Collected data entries
---------------

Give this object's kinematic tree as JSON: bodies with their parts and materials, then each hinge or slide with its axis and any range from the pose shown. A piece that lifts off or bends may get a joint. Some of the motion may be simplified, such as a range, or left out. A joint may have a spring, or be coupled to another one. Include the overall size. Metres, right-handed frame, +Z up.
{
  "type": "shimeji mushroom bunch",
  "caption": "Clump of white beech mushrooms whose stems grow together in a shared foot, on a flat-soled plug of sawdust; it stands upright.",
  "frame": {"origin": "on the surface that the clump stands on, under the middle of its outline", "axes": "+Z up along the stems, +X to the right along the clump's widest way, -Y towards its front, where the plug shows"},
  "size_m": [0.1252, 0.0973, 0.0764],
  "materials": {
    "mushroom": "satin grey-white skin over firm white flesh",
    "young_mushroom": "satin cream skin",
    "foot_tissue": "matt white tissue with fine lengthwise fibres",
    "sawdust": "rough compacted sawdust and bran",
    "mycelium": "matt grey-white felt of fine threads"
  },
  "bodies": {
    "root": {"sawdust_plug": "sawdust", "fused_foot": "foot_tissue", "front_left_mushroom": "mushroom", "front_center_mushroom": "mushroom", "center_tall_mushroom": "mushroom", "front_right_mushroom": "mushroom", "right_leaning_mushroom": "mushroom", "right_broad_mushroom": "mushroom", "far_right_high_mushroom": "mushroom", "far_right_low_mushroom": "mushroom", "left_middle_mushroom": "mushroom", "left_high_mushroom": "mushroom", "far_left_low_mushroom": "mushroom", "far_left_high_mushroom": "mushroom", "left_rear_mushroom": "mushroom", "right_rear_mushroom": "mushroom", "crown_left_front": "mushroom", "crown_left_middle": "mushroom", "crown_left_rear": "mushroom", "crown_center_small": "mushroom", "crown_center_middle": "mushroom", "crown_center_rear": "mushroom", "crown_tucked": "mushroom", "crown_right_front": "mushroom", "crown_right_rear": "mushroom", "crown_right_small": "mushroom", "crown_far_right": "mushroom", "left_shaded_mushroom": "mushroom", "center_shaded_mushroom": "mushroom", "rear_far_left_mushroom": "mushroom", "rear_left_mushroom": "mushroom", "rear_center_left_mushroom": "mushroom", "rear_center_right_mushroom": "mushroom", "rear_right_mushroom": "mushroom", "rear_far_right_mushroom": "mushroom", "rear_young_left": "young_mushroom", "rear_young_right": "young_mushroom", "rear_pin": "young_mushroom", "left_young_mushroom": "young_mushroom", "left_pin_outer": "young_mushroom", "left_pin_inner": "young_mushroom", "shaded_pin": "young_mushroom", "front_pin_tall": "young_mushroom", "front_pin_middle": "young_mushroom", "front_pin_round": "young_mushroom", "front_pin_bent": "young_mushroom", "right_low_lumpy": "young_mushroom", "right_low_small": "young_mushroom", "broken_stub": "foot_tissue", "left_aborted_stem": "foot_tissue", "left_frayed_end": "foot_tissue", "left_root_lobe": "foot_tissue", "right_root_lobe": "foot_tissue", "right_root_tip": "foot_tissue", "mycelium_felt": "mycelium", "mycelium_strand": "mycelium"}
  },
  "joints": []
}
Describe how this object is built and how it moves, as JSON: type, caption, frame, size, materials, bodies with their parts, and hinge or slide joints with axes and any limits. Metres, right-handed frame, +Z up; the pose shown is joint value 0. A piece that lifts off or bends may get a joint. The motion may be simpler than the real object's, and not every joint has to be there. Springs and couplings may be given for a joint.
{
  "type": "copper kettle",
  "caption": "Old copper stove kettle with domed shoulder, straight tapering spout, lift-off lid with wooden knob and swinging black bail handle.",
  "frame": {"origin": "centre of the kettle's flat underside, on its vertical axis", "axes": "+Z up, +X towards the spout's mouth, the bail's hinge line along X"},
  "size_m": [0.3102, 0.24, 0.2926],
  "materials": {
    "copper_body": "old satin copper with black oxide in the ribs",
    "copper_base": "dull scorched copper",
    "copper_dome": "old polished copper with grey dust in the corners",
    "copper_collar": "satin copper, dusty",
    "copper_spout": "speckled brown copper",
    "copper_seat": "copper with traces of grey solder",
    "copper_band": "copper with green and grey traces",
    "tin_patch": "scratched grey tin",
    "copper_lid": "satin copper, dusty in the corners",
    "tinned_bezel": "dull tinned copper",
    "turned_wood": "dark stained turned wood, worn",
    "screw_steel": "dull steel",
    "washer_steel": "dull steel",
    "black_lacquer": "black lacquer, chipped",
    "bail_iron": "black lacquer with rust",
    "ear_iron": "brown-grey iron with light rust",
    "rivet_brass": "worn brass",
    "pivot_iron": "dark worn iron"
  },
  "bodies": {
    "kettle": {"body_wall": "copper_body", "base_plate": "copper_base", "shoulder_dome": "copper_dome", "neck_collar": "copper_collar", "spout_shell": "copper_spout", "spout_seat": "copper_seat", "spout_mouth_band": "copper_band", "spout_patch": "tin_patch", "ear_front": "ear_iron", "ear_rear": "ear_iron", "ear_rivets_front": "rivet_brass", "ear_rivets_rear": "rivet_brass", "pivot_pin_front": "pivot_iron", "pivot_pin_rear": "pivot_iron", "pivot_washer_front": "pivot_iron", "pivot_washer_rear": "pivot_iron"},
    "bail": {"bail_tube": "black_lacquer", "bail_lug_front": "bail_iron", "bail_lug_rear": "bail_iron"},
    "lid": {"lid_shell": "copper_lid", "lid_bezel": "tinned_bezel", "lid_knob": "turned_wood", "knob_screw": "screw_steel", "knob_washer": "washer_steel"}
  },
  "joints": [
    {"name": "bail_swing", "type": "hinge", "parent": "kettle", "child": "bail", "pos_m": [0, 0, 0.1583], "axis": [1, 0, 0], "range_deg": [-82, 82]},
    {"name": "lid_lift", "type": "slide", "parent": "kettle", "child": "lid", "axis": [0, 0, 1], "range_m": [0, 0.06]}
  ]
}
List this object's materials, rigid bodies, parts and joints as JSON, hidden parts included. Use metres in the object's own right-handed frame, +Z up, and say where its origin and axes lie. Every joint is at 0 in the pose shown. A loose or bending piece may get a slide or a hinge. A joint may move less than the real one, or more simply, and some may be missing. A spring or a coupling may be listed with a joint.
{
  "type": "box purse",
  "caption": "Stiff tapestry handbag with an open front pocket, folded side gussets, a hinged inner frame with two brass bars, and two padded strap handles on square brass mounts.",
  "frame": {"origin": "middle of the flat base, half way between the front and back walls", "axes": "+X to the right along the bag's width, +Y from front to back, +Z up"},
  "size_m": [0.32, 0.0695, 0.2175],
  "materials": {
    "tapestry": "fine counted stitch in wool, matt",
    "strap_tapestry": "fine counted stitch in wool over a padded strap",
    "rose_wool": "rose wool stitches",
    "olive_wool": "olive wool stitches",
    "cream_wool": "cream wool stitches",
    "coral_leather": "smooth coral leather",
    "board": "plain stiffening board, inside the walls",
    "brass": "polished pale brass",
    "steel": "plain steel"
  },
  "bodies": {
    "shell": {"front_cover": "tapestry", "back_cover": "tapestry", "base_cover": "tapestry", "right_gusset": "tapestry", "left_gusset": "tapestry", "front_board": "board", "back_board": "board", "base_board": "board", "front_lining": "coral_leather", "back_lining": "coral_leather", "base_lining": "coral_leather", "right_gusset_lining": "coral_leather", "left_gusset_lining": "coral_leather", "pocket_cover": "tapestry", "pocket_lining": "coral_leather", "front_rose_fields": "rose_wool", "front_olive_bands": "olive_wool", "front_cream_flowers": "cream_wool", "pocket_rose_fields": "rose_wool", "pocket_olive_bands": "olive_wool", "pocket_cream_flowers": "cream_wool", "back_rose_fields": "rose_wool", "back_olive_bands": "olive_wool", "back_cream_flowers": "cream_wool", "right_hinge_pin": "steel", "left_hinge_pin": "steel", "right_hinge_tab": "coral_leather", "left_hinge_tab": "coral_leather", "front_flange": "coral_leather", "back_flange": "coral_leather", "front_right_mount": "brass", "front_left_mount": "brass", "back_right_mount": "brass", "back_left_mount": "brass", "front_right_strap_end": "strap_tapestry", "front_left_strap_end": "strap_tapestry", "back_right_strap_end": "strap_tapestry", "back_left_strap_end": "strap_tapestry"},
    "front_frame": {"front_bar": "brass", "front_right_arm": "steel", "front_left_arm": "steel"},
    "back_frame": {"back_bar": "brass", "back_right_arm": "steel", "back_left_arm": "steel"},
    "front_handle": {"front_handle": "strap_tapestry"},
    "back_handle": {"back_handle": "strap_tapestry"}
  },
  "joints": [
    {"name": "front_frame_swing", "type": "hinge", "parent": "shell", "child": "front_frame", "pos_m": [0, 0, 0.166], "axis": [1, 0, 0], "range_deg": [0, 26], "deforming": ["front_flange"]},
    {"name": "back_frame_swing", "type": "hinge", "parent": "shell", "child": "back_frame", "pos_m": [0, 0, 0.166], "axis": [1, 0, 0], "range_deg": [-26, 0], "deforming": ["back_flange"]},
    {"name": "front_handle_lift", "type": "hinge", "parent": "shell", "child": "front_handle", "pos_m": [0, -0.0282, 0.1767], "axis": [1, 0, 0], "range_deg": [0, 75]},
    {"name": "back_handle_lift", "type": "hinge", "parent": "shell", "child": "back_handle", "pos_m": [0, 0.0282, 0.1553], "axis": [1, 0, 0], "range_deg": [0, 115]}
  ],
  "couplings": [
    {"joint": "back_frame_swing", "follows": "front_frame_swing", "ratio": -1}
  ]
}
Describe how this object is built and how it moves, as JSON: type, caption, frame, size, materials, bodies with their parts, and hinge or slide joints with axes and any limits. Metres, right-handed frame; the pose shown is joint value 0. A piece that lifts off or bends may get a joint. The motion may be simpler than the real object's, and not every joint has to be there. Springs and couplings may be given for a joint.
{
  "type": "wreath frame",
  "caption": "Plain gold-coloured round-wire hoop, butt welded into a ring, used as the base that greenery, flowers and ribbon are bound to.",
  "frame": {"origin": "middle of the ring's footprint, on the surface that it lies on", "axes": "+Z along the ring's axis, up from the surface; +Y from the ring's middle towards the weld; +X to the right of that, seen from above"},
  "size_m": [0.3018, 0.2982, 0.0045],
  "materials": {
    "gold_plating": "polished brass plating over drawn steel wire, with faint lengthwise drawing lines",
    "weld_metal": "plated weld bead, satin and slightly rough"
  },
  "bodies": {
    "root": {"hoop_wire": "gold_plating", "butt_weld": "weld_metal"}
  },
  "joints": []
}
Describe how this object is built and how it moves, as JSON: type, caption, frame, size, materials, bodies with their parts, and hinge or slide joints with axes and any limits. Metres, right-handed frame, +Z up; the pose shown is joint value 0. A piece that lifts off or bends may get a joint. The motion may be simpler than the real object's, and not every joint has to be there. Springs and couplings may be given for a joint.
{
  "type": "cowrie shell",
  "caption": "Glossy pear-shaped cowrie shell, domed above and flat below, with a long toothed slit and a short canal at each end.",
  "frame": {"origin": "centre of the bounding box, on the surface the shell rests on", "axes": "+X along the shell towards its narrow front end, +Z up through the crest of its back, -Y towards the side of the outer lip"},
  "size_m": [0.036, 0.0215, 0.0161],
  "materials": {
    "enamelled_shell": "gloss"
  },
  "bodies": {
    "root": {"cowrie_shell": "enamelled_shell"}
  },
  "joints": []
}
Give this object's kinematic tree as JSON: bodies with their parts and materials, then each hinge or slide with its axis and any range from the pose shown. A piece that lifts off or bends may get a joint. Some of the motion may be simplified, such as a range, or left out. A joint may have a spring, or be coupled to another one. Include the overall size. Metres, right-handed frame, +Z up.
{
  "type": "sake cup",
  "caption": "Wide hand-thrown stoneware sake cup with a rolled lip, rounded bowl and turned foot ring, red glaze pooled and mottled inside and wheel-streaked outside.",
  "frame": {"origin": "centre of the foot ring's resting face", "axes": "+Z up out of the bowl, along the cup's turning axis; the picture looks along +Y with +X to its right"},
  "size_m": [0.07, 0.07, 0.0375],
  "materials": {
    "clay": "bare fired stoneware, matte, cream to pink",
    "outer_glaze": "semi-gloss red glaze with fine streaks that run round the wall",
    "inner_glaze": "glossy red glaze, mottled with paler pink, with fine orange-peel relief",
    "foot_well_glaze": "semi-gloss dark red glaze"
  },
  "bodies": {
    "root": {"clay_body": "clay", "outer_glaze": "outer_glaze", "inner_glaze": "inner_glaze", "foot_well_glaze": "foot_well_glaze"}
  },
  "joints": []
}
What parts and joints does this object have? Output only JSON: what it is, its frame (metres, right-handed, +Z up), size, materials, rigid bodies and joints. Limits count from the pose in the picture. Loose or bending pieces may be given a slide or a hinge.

---------------

Find each line with the string "picture" and copy it out.

  "frame": {"origin": "centre of the foot ring's resting face", "axes": "+Z up out of the bowl, along the cup's turning axis; the picture looks along +Y with +X to its right"},
What parts and joints does this object have? Output only JSON: what it is, its frame (metres, right-handed, +Z up), size, materials, rigid bodies and joints. Limits count from the pose in the picture. Loose or bending pieces may be given a slide or a hinge.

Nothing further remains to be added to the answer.